### [Data shown]
— start —
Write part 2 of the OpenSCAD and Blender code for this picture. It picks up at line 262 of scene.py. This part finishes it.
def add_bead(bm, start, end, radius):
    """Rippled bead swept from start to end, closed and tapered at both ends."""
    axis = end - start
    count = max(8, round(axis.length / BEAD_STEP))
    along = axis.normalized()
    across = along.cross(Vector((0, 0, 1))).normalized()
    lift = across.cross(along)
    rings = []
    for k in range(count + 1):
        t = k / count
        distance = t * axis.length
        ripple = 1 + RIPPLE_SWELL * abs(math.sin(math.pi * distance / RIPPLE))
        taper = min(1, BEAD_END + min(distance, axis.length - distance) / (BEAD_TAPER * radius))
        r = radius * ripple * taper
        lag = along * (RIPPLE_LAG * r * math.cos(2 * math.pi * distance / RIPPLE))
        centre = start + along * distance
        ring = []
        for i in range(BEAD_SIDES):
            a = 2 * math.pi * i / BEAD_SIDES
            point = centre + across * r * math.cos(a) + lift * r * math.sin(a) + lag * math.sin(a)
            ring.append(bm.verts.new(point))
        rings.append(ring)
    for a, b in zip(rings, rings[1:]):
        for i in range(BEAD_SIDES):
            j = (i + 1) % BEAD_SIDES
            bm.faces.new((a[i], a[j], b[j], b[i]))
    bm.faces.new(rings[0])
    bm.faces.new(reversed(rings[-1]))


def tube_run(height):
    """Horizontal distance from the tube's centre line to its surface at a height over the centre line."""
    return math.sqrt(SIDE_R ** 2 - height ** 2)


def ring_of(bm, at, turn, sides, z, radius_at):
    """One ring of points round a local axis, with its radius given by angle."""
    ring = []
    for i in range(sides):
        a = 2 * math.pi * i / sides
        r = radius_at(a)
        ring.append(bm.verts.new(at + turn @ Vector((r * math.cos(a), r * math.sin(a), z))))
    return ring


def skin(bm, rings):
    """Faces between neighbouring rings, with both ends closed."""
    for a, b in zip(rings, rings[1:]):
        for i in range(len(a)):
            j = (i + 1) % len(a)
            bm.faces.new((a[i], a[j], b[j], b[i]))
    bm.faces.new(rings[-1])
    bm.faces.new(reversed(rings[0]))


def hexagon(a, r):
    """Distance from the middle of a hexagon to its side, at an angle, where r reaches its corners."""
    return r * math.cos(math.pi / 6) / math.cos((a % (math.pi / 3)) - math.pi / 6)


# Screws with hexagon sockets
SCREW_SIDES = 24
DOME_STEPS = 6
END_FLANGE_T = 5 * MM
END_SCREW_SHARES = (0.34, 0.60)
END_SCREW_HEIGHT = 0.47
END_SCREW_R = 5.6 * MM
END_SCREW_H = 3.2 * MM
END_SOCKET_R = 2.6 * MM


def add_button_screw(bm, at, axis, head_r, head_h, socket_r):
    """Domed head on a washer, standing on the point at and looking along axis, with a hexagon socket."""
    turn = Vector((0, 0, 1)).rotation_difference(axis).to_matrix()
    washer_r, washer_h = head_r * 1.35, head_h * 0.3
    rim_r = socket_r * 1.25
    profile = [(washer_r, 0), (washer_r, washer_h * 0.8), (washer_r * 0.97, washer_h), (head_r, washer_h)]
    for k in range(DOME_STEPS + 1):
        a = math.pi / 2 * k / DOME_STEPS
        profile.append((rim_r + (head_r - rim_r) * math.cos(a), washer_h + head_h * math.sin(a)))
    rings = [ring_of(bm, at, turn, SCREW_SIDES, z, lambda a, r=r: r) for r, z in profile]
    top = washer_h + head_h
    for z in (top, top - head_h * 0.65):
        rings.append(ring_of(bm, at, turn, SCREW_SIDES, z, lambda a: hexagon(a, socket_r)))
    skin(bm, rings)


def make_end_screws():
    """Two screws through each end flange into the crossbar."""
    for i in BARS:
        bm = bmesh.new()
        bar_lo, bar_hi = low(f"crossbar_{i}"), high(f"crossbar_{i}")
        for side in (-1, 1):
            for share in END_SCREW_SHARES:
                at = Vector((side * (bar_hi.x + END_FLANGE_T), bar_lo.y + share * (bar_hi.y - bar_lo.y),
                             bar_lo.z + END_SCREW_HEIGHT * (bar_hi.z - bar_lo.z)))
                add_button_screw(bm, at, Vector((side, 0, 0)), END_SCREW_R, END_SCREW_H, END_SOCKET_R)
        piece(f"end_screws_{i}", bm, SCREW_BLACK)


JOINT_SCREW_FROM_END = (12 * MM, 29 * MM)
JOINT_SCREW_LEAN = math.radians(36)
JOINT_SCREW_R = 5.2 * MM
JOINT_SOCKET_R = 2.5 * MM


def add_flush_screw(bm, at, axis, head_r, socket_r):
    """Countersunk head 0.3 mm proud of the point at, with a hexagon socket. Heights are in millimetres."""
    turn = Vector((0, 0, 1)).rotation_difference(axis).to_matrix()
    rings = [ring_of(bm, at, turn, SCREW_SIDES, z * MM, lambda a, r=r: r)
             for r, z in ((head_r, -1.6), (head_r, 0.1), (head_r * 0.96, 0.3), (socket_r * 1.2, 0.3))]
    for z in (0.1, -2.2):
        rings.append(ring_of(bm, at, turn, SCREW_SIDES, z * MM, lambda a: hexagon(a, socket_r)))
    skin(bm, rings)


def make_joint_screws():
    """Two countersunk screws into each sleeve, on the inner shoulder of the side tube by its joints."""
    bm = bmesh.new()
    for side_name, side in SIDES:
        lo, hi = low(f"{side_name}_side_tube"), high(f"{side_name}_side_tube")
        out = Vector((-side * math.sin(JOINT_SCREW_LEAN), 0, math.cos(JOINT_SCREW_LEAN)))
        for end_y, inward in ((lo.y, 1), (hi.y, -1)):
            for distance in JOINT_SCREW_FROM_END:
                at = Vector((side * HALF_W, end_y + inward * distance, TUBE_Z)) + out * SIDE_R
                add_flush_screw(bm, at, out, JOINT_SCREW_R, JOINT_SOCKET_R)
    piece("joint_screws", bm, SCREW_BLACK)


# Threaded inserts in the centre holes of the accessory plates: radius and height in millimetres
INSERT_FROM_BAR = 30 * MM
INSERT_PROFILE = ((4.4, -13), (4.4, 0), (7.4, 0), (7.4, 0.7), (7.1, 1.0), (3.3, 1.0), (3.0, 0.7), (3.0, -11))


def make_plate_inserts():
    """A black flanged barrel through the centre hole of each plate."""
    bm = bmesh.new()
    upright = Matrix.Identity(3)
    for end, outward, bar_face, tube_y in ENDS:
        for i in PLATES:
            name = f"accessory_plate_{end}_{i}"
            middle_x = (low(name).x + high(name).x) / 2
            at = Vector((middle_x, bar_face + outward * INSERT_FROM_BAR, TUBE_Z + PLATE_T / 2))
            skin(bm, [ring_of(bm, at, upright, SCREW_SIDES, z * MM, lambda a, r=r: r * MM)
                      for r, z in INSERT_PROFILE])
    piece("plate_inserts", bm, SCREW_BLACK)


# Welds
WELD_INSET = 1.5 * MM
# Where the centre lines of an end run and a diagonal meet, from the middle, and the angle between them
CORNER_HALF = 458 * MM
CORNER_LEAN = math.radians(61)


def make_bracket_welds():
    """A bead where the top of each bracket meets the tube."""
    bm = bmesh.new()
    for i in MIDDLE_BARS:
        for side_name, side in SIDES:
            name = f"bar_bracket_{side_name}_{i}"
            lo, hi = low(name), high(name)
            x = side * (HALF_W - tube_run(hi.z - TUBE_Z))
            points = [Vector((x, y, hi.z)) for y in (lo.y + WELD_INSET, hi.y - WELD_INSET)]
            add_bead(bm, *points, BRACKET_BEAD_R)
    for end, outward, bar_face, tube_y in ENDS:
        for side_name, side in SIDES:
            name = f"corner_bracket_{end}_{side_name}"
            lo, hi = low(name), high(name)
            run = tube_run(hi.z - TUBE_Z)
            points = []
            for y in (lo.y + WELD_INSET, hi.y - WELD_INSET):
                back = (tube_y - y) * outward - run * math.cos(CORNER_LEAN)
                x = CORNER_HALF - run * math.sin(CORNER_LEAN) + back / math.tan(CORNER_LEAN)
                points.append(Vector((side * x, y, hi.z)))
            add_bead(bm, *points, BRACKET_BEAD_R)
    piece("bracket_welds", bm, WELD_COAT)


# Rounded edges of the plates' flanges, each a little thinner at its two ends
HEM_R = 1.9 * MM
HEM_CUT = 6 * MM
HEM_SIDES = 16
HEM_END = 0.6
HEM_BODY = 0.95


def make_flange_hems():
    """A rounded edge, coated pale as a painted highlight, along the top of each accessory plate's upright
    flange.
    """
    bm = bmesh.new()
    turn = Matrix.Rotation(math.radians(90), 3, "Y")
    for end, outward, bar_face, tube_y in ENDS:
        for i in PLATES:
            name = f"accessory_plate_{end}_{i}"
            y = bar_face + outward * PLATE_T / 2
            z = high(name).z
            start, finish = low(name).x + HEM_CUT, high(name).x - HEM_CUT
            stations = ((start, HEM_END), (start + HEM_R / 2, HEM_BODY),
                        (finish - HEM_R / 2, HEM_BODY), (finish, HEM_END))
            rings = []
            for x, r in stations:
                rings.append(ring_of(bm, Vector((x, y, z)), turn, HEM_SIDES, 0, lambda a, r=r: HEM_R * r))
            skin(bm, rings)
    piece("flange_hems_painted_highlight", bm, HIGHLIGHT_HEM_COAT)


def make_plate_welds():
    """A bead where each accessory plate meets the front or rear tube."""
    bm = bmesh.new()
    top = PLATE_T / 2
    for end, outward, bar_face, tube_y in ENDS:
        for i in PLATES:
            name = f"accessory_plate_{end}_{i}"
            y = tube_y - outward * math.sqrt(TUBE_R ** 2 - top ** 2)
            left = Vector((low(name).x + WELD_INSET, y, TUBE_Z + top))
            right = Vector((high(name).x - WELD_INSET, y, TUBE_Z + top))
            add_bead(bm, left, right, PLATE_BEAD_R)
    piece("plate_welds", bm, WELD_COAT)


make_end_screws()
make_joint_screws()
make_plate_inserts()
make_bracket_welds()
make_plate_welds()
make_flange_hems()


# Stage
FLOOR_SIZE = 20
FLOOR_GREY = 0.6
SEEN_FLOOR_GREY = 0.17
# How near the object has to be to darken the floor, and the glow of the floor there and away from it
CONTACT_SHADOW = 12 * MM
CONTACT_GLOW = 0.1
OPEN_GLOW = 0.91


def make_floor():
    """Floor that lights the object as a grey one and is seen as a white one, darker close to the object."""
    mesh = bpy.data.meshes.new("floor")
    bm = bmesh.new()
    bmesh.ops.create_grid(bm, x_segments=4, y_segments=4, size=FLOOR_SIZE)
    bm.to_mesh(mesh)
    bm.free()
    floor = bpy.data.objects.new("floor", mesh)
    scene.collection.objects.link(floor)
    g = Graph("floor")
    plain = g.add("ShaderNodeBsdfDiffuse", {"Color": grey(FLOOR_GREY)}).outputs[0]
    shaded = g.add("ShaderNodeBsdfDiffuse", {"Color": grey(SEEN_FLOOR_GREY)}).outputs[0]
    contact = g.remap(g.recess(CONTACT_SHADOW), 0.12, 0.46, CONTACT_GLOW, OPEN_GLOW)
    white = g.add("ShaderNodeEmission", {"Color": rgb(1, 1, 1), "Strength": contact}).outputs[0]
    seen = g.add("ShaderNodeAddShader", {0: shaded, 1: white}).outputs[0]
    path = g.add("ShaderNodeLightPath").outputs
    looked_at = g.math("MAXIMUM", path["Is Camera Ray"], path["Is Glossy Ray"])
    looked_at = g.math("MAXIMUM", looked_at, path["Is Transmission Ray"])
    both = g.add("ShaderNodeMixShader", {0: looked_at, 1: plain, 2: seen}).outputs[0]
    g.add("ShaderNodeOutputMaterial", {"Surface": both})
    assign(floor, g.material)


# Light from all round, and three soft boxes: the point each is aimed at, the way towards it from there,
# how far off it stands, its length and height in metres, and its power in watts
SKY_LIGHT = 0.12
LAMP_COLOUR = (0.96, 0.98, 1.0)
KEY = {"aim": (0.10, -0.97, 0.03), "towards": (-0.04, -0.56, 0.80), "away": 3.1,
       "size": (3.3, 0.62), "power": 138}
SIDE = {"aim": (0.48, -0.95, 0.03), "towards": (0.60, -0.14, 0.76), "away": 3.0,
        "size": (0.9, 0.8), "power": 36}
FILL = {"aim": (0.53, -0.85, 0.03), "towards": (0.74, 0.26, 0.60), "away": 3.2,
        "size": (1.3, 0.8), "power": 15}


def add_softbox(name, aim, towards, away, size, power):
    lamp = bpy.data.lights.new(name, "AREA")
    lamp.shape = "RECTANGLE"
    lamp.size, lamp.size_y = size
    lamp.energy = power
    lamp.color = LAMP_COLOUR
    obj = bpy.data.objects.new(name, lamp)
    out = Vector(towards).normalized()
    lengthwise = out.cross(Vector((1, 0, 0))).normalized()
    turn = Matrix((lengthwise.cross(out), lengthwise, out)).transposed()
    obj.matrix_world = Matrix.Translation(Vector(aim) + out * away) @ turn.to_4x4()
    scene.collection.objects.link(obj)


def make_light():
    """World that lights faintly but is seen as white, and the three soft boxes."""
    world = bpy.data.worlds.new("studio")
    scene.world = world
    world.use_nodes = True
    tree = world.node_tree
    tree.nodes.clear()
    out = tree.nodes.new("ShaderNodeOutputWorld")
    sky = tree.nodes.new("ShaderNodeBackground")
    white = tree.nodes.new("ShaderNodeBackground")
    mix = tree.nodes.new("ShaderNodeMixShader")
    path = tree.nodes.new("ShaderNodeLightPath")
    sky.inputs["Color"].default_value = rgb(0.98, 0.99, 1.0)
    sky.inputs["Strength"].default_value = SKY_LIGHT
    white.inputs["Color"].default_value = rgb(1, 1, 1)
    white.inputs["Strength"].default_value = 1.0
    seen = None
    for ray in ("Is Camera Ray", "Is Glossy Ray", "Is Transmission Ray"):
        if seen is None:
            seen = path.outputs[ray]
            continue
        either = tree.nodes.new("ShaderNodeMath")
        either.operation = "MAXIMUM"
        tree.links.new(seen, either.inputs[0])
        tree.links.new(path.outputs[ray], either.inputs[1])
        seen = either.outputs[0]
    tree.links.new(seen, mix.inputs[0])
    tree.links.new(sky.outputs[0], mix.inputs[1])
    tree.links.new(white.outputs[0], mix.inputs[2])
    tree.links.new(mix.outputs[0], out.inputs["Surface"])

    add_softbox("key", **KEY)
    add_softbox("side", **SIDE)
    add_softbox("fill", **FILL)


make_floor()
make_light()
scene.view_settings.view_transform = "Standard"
— end —
### [Aim]
Select the lines that carry the string "scene" and copy them.

### [Task solution]
Write part 2 of the OpenSCAD and Blender code for this picture. It picks up at line 262 of scene.py. This part finishes it.
    scene.collection.objects.link(floor)
    scene.collection.objects.link(obj)
    scene.world = world
scene.view_settings.view_transform = "Standard"